There were four main themes to explore at the hackathon.
- Structured data for small and medium for SME finance and investment. So what changes if companies’ house data is treated as a reusable trusted foundation for some finance and investment decisions.
- Trusting the tags – that is, looking at measuring the quality of digital reporting. The focus was on the tagging quality, not what you know, the tagged information is. So it’s looking at whether things are correctly tagged, they are correctly presented, as well as validated, and are all of the required tags there, and so on, and looking, can one create a confidence score.
- The third challenge was around AI optimizations and looking at whether XBRL is efficiently structured for AI or what kind of changes would be needed to make it easier for AI and LLMs to work with this data.
- Last but not least, the fourth challenge was policy intelligence at scale. So using structured company data for policy design, research and response. And this is exploring how structured company data is if treated as core economic infrastructure can be combined with other public data sets to support better policy decisions, be it kind of.
Resources
The FRC and ODI teams put together a really good set of resources that could be used for the challenges. They ranged from the Companies House bulk company data / bulk accounts data, to instructions to get access to the Companies House API to get information on company profiles, filing history and so on, to the UK iXBRL viewer, a helpful Streamlit app to convert XBRL to CSV. There was the DBT “stream read XBRL” package to convert zipped Companies House data into data frames, and more.
Additionally, the team compiled specific datasets and tools for each challenge, be it public data sets such as the ONS Geographic Area Economic Data, DSIT innovation clusters map, gender pay gap data, and more. Or things like the tools like Fandascope to check for tag inconsistency and presentation diagnostics or the US filing data checks, as well as the ML Commons croissant, (the machine learning ready dataset metadata format).
Process
Once the initial coffee and introductions were done, we chose a theme, split up in groups for each theme, got further context, then brainstormed ideas and debated the various approaches to narrow down what we focussed on. And then also set up to set out to try to build some tooling and also explore what is possible. As with any hackathon, there was a bit of initial chaos, but we had facilitators and advisors from FRC to help steer and advise us on different aspects of XBRL format.

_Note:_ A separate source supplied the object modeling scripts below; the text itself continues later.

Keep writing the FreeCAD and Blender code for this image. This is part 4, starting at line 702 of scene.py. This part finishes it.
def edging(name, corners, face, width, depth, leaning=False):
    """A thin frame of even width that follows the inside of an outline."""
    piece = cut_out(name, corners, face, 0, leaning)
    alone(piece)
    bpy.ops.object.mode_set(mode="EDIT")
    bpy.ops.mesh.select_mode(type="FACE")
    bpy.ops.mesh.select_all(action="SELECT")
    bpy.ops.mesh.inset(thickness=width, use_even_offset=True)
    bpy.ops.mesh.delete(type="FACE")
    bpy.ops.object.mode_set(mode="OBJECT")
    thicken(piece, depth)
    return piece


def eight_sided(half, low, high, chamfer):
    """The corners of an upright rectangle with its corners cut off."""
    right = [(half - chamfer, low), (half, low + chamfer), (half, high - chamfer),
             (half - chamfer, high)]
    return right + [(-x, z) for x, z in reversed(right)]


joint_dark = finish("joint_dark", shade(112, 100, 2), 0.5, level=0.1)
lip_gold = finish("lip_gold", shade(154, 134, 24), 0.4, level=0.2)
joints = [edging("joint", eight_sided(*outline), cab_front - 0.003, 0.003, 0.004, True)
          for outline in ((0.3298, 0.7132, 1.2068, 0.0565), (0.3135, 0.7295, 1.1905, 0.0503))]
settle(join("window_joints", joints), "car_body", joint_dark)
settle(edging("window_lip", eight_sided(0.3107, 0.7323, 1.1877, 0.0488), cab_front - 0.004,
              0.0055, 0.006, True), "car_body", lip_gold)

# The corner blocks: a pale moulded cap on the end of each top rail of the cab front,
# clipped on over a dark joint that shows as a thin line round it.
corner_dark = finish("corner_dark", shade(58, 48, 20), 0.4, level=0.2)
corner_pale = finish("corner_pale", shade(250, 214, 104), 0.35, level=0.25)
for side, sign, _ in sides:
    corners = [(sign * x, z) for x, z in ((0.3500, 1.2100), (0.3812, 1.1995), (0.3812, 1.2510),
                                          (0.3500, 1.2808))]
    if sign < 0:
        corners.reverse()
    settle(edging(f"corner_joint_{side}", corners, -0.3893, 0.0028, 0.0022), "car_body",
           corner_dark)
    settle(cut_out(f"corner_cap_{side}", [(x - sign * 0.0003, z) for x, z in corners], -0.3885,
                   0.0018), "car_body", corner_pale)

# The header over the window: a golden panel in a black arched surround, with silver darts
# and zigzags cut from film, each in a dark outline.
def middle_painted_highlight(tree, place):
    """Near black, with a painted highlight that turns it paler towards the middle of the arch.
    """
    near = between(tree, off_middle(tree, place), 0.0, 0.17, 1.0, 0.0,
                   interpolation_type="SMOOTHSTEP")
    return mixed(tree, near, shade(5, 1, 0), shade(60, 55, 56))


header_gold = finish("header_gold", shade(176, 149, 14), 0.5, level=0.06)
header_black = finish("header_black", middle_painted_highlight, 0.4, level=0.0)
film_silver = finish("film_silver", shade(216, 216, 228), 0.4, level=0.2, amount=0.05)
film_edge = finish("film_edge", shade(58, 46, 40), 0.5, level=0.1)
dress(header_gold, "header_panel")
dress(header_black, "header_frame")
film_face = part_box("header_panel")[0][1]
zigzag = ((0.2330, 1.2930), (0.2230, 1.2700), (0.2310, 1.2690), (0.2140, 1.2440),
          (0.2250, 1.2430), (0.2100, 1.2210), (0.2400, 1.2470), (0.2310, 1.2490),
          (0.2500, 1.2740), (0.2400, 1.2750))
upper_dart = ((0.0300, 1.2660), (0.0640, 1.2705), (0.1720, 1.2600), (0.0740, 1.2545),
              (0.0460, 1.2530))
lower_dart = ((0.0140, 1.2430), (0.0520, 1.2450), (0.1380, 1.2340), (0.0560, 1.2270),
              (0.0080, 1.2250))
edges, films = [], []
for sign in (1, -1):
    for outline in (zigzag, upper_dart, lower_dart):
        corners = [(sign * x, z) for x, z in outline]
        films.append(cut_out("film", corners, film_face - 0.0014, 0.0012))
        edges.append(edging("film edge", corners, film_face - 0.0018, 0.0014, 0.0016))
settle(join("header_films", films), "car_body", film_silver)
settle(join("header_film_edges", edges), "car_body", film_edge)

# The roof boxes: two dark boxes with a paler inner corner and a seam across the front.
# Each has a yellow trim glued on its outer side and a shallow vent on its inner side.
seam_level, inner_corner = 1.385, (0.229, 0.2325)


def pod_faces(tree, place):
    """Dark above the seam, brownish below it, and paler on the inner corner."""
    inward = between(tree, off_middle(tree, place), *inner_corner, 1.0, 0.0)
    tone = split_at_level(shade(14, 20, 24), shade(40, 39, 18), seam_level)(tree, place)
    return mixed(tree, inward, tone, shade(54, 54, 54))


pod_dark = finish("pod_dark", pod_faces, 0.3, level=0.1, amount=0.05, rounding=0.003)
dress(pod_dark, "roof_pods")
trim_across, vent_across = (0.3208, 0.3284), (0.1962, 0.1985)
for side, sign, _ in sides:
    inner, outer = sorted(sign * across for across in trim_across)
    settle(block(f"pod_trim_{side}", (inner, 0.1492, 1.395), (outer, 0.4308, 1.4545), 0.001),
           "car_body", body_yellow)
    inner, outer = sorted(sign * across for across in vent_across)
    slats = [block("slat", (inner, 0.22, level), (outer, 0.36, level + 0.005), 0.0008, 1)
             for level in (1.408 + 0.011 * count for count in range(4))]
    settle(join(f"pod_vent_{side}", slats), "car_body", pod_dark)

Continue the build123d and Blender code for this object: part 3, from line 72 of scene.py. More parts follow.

Our team had quite a wide array of ideas, ranging from looking at custom tagging and identifying whether there are patterns within different industries that could be useful to fold back into the FRC taxonomies, as well as a benchmarking app, looking at tag gaps and suggesting different tags based on peer/industry usage. We also looked at the proximity of different tags, as well as and explored whether the regulation around tagging around using XBRL is accessible enough and how that might be made, whether that could be made more accessible and what those steps are. We had a look under the hood of the legal complexities involved in financial filings with XBRL documents in the UK which vary depending on whether the company is publicly listed or not, as well as the distinctions between the UKSEF (UK Single Electronic Format) used for filings with the FCA, which is meant to be a compliant alternative to ESEF (Europe Single Electronic Format).
The day ended with presentations from the various teams. I believe we had 8 or 9 different presentations and demos, ranging from data analysis, to LLM conversations, to prototypes. It was great to hear folks share some of the challenges they encountered, as well as future future steps.
Personally, I think it was a good event — we came out with a much better understanding of the financial reporting space, the standards, tooling and datasets available. More importantly, we took home a number of ideas and learnings, and are looking forward to seeing what comes off the back of the event, and hope that other organizations get inspired to run similar events.